───── DATASET SECTION
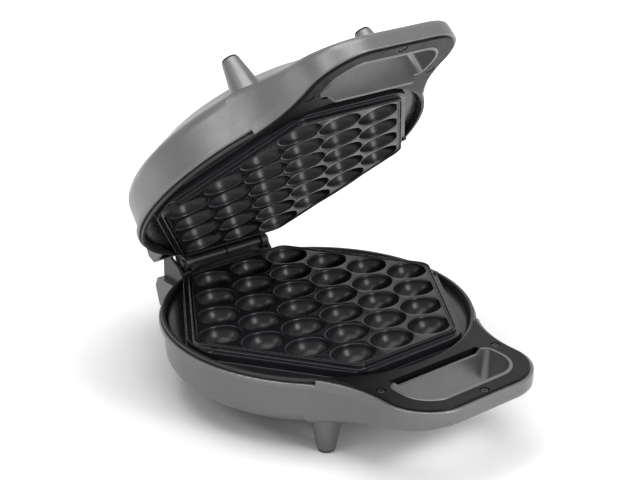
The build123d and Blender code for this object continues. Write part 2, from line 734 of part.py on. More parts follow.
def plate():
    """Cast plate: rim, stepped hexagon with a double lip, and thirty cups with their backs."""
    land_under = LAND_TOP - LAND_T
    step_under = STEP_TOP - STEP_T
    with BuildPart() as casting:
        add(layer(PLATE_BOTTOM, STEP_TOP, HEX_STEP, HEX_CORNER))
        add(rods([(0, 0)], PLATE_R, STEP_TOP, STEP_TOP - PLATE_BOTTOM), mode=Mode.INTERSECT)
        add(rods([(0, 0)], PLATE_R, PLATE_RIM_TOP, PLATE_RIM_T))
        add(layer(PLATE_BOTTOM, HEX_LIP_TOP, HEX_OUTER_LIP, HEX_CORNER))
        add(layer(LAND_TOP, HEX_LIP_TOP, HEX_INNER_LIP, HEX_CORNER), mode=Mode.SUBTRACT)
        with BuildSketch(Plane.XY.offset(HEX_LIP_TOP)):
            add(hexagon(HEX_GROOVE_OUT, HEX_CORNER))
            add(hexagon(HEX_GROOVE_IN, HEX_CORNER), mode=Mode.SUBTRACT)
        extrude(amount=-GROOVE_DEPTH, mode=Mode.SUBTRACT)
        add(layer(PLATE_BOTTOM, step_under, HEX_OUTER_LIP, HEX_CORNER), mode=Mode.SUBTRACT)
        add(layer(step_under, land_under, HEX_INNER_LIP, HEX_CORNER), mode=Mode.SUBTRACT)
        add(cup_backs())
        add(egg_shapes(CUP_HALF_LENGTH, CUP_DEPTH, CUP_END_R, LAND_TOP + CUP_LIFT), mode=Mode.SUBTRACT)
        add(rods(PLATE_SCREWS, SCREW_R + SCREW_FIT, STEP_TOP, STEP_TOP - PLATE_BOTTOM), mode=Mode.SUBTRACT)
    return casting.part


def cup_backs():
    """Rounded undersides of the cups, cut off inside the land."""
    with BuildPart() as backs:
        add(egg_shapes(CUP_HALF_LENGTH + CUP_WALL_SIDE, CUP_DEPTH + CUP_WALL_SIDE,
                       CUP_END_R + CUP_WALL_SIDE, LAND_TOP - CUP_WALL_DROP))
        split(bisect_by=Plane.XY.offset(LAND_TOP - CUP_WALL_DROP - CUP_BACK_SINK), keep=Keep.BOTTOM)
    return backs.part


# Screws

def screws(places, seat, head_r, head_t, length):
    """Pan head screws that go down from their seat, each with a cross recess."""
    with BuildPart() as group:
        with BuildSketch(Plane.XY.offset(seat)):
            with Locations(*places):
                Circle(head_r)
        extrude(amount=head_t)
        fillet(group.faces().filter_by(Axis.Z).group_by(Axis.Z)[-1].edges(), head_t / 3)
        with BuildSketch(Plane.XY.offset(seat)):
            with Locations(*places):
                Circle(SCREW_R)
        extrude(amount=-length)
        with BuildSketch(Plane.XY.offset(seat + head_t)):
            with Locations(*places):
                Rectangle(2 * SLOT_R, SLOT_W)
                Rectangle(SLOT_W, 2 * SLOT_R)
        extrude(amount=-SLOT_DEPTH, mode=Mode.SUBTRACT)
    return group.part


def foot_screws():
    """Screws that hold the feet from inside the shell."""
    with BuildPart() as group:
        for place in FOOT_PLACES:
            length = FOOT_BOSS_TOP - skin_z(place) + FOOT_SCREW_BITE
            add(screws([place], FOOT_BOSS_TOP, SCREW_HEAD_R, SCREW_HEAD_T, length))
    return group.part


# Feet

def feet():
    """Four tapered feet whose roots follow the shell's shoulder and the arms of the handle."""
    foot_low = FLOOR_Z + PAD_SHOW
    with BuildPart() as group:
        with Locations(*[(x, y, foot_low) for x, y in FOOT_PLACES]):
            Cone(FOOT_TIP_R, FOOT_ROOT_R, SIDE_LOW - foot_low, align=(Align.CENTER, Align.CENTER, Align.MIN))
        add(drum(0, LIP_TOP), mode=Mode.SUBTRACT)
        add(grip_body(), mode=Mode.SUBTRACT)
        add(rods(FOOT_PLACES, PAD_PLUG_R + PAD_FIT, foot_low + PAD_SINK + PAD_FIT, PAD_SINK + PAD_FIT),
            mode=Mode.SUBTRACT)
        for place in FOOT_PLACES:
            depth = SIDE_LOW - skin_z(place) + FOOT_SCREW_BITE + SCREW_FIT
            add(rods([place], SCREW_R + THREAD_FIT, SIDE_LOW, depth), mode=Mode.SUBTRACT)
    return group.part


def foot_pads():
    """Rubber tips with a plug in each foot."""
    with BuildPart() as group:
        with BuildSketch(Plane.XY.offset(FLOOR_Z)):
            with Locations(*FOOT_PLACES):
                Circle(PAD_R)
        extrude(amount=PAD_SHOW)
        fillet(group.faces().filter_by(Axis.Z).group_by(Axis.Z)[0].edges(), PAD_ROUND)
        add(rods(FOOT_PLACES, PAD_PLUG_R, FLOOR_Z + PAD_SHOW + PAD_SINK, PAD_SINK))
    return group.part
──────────
(WORK INSTRUCTIONS): Answer with one number only: how many lines above contain the word "from".

(OUTPUT FOR THIS EXERCISE): 3